Und so tun sie, als seien sie die reinsten Wohltäter und
vergessen zu erwähnen, dass der Service der privaten Versicherungen,
zu dem ja der Gewinn der Unternehmer gehört, ca. zwei Jahreseinzahlungen
kostet, wenn nicht mehr.
In einem telefonischen Streitgespräch mit einem der vielen
Berater, die uns alle kostenlose Artikel für die Lust anbieten,
wurde mir gesagt, dass das Geld, anders angelegt, sich besser
verzinsen würde. Nur der Rentenzahlungszwang sei dem im
Wege. Aber, um was geht es denn, wenn man für eine Rente
spart? Und dann: muss man denn eine Managerausbildung gemacht
haben, um zu wissen, wo das Geld nun in diesem Jahr am besten
angelegt werden kann, damit es sich günstig verzinst? Am
besten ist, man gibt seinen Beruf auf und kümmert sich nur
noch um solche cleveren Geschäftsideen. Dann kann man sicher
sein, eine gute Rendite zu bekommen, für sein Kapital.

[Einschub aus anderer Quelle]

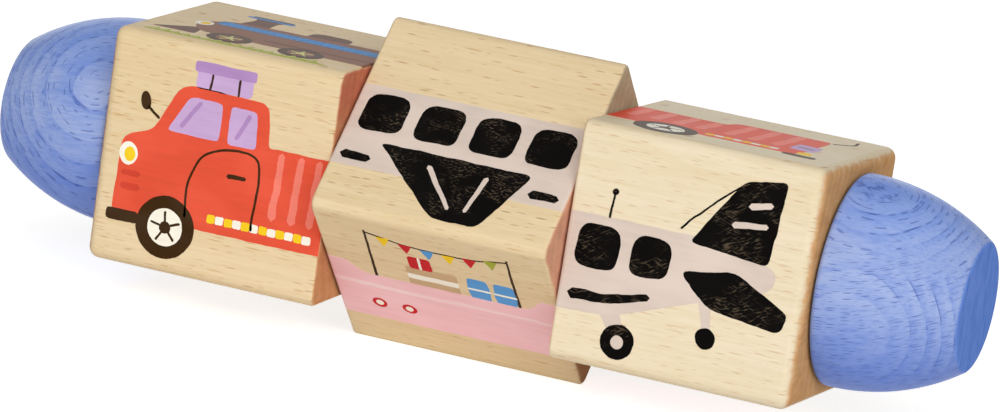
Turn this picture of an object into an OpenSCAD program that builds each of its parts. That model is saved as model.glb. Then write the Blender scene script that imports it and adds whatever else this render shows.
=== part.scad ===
// Wooden rotating puzzle: three square blocks turn on one dowel between two turned knobs.
// +X runs along the dowel towards the right knob, +Y away from the viewer, +Z up.
// The origin is on the dowel's axis at the middle of its length.

/* [Blocks] */
// Side of each block's square section
block_w = 48; // [40:1:60]
// Length of each block along the dowel
block_len = 50; // [40:1:70]
// Rounding of a block's four long edges
long_edge_r = 2.4; // [1:0.1:4]
// Rounding of the end edges where two blocks meet
inner_edge_r = 0.8; // [0.4:0.1:2]
// Rounding of the end edges beside a knob
outer_edge_r = 2.2; // [0.4:0.1:4]

/* [Dowel] */
// Diameter of the dowel that carries everything
dowel_d = 12; // [8:0.5:18]
// Chamfer at each end of the dowel
dowel_chamfer = 1; // [0.4:0.1:2]
// Clearance between the dowel and a block's bore, on the radius
running_gap = 0.08; // [0.02:0.01:0.1]
// Chamfer at each mouth of a bore or socket
mouth_chamfer = 0.8; // [0.3:0.1:2]
// Gap along the dowel between neighbouring pieces
end_gap = 0.4; // [0.3:0.1:0.8]

/* [Knobs] */
// Diameter of a knob where it faces its block
knob_base_d = 42.6; // [36:0.2:46]
// Diameter of the flat at a knob's free end, before its rim is rounded
knob_flat_d = 25.8; // [22:0.2:32]
// Length of a knob along the dowel
knob_len = 27.4; // [24:0.2:36]
// Outward lean of a knob's side as it leaves the base, in degrees
knob_lean = 2.5; // [0:0.5:8]
// Rounding between a knob's base and its side
knob_base_r = 1.2; // [0.4:0.1:2]
// Rounding between a knob's side and its flat
knob_rim_r = 1.6; // [0.4:0.1:3]
// Depth of the socket that holds the dowel's end
socket_depth = 17; // [10:0.5:18]
// Glue line around the dowel in its socket, on the radius
glue_gap = 0.04; // [0.02:0.01:0.1]
// Space left for glue beyond the dowel's end
socket_end_gap = 0.3; // [0.2:0.1:0.8]
// Full angle of the drill point at the bottom of a socket, in degrees
drill_point = 118; // [90:2:150]

/* [Pose] */
// Turn of the left block about the dowel, in degrees
left_turn_angle = 0; // [-45:0.5:45]
// Turn of the middle block about the dowel, in degrees
middle_turn_angle = 46.5; // [0:0.5:90]
// Turn of the right block about the dowel, in degrees
right_turn_angle = -2.5; // [-45:0.5:45]

/* [Hidden] */
beech = [0.91, 0.80, 0.63];
blue_stain = [0.41, 0.53, 0.82];
// Facets of round shapes
$fn = 96;
// Straight steps in a knob's side, and in each rounding of its outline
side_steps = 18;
rounding_steps = 8;
// Overrun of a cut past the face that it opens
cut = 1;

pitch = block_len + end_gap;
// Distance from the origin to the base of a knob
knob_x = 1.5 * block_len + 2 * end_gap;
dowel_half = knob_x + socket_depth - socket_end_gap;
bore_r = dowel_d / 2 + running_gap;
socket_r = dowel_d / 2 + glue_gap;

// Rectangle with its middle at the origin and one rounding at each end of its length.
module end_rounded_rectangle(length, width, low_r, high_r) {
    translate([-length / 2, -width / 2]) {
        translate([low_r, 0]) square([length - low_r - high_r, width]);
        translate([0, low_r]) square([length / 2, width - 2 * low_r]);
        translate([length / 2, high_r]) square([length / 2, width - 2 * high_r]);
        for (y = [low_r, width - low_r]) translate([low_r, y]) circle(r = low_r);
        for (y = [high_r, width - high_r]) translate([length - high_r, y]) circle(r = high_r);
    }
}

// Round post along X with its middle at the origin, for one long edge of a block.
module corner_post(length, low_r, high_r) {
    rotate([0, 90, 0])
        rotate_extrude()
            intersection() {
                rotate([0, 0, 90]) end_rounded_rectangle(length, 2 * long_edge_r, low_r, high_r);
                translate([0, -length / 2]) square([long_edge_r, length]);
            }
}

// A square bar along X, rounded on all its edges, with its middle at the origin.
// Two crossed slabs carry the four sides, and a post in each corner rounds a long edge.
// An end edge is never rounded more than the long edges that it meets.
module rounded_bar(asked_low_r, asked_high_r) {
    low_r = min(asked_low_r, long_edge_r);
    high_r = min(asked_high_r, long_edge_r);
    side = block_w / 2 - long_edge_r;
    for (turn = [0, 90])
        rotate([turn, 0, 0])
            linear_extrude(2 * side, center = true) end_rounded_rectangle(block_len, block_w, low_r, high_r);
    for (y = [-side, side], z = [-side, side])
        translate([0, y, z]) corner_post(block_len, low_r, high_r);
}

// A hole along X from x = 0 to x = depth, with a chamfered mouth at x = 0.
module chamfered_hole(r, depth) {
    rotate([0, 90, 0]) {
        translate([0, 0, -cut]) cylinder(r = r, h = depth + cut);
        translate([0, 0, -cut])
            cylinder(r1 = r + mouth_chamfer + cut, r2 = r, h = mouth_chamfer + cut);
    }
}

// One block, turned about the dowel: place is -1, 0 or 1 from left to right.
module block(place, turn, low_r, high_r) {
    translate([place * pitch, 0, 0])
        rotate([turn, 0, 0])
            difference() {
                rounded_bar(low_r, high_r);
                for (end = [0, 180])
                    rotate([0, end, 0])
                        translate([-block_len / 2, 0, 0]) chamfered_hole(bore_r, block_len / 2 + cut);
            }
}

// The knob's side is one arc. It starts at the base with the lean and ends at the flat.
base_r = knob_base_d / 2;
flat_r = knob_flat_d / 2;
chord = norm([knob_len, base_r - flat_r]);
chord_fall = atan2(base_r - flat_r, knob_len);
side_r = chord / 2 / sin(chord_fall + knob_lean);
side_centre = [side_r * sin(knob_lean), base_r - side_r * cos(knob_lean)];

// Centre of a small arc of radius r that touches the side from within at depth x.
function rounding_centre(x, r) =
    [x, side_centre.y + sqrt(pow(side_r - r, 2) - pow(x - side_centre.x, 2))];

// Direction in which the side touches such an arc, in degrees from straight outward.
function touch_angle(centre) = atan2(centre.x - side_centre.x, centre.y - side_centre.y);

// Points of an arc from one such direction to another; skip leaves out its first and last few.
function arc(centre, r, from, to, steps, skip) =
    [for (i = [skip : steps - skip])
        let (a = from + (to - from) * i / steps) centre + r * [sin(a), cos(a)]];

base_centre = rounding_centre(knob_base_r, knob_base_r);
rim_centre = rounding_centre(knob_len - knob_rim_r, knob_rim_r);
base_touch = touch_angle(base_centre);
rim_touch = touch_angle(rim_centre);

// Half outline of a knob: x along the dowel from its base, y the radius.
knob_outline = concat(
    [[0, 0]],
    arc(base_centre, knob_base_r, -90, base_touch, rounding_steps, 0),
    arc(side_centre, side_r, base_touch, rim_touch, side_steps, 1),
    arc(rim_centre, knob_rim_r, rim_touch, 90, rounding_steps, 0),
    [[knob_len, 0]]
);

// One turned knob along X with its base at x = 0 and a blind socket for the dowel.
module knob() {
    point_len = socket_r / tan(drill_point / 2);
    difference() {
        rotate([0, 90, 0])
            rotate_extrude()
                polygon([for (p = knob_outline) [p.y, p.x]]);
        chamfered_hole(socket_r, socket_depth);
        translate([socket_depth, 0, 0])
            rotate([0, 90, 0]) cylinder(r1 = socket_r, r2 = 0, h = point_len);
    }
}

module left_block() {
    color(beech) block(-1, left_turn_angle, outer_edge_r, inner_edge_r);
}

module middle_block() {
    color(beech) block(0, middle_turn_angle, inner_edge_r, inner_edge_r);
}

module right_block() {
    color(beech) block(1, right_turn_angle, inner_edge_r, outer_edge_r);
}

module left_knob() {
    color(blue_stain) mirror([1, 0, 0]) translate([knob_x, 0, 0]) knob();
}

module right_knob() {
    color(blue_stain) translate([knob_x, 0, 0]) knob();
}

module axle_dowel() {
    r = dowel_d / 2;
    straight = 2 * (dowel_half - dowel_chamfer);
    color(beech)
        rotate([0, 90, 0]) {
            cylinder(r = r, h = straight, center = true);
            for (end = [0, 180])
                rotate([end, 0, 0])
                    translate([0, 0, straight / 2])
                        cylinder(r1 = r, r2 = r - dowel_chamfer, h = dowel_chamfer);
        }
}

left_block();
middle_block();
right_block();
left_knob();
right_knob();
axle_dowel();
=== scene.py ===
# Wooden rotating puzzle: finishes, painted pictures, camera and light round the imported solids.
import math

import bmesh
import bpy
from mathutils import Matrix, Quaternion, Vector, noise


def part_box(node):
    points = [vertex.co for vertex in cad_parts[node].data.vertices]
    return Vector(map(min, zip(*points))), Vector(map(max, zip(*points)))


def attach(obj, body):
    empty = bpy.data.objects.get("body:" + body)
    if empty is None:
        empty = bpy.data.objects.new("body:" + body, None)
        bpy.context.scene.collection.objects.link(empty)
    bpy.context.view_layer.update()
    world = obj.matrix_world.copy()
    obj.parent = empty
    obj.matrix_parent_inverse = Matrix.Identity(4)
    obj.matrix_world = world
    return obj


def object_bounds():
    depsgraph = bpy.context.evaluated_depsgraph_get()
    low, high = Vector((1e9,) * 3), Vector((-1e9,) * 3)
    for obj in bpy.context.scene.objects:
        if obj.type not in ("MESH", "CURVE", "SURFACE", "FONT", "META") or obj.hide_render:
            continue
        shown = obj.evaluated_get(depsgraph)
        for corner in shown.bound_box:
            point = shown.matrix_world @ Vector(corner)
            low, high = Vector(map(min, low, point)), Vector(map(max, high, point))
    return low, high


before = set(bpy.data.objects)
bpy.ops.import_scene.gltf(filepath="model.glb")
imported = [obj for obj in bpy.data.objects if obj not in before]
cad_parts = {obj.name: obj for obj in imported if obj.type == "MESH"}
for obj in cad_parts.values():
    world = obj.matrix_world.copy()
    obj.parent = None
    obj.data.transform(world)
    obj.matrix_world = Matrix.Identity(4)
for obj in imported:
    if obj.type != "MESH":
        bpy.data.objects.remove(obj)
cad_low, cad_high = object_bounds()

MM = 0.001


def srgb(red, green, blue):
    """A colour given as 0 to 255 on screen, as the linear values that shaders take."""
    def linear(value):
        share = value / 255
        return share / 12.92 if share <= 0.04045 else ((share + 0.055) / 1.055) ** 2.4
    return (linear(red), linear(green), linear(blue), 1.0)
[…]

Jeder weiß doch, dass der Gewinn des einen der Verlust
des anderen ist. Und die Rendite für investiertes Kapital
ist z.B. dann am höchsten, wenn z.B. die Lohnkosten am niedrigsten
sind. Und nun stehen wir vor dem Problem, am besten bei unserer
täglichen Berufsarbeit wenig zu verdienen, damit die Rendite
der Aktionäre besonders hoch ist. Und dann könnte es
sein, dass die Verzinsung unseres dort eingezahlten Kapitals
ganz gut aussieht. Da wir aber täglich arbeiten müssen,
um unsere Miete zahlen zu können, sind wir auch nicht in
der Lage, erfolgreich zu spekulieren und unser Geld mal da und
mal dort anzulegen. Und möglicherweise es auch zu verlieren.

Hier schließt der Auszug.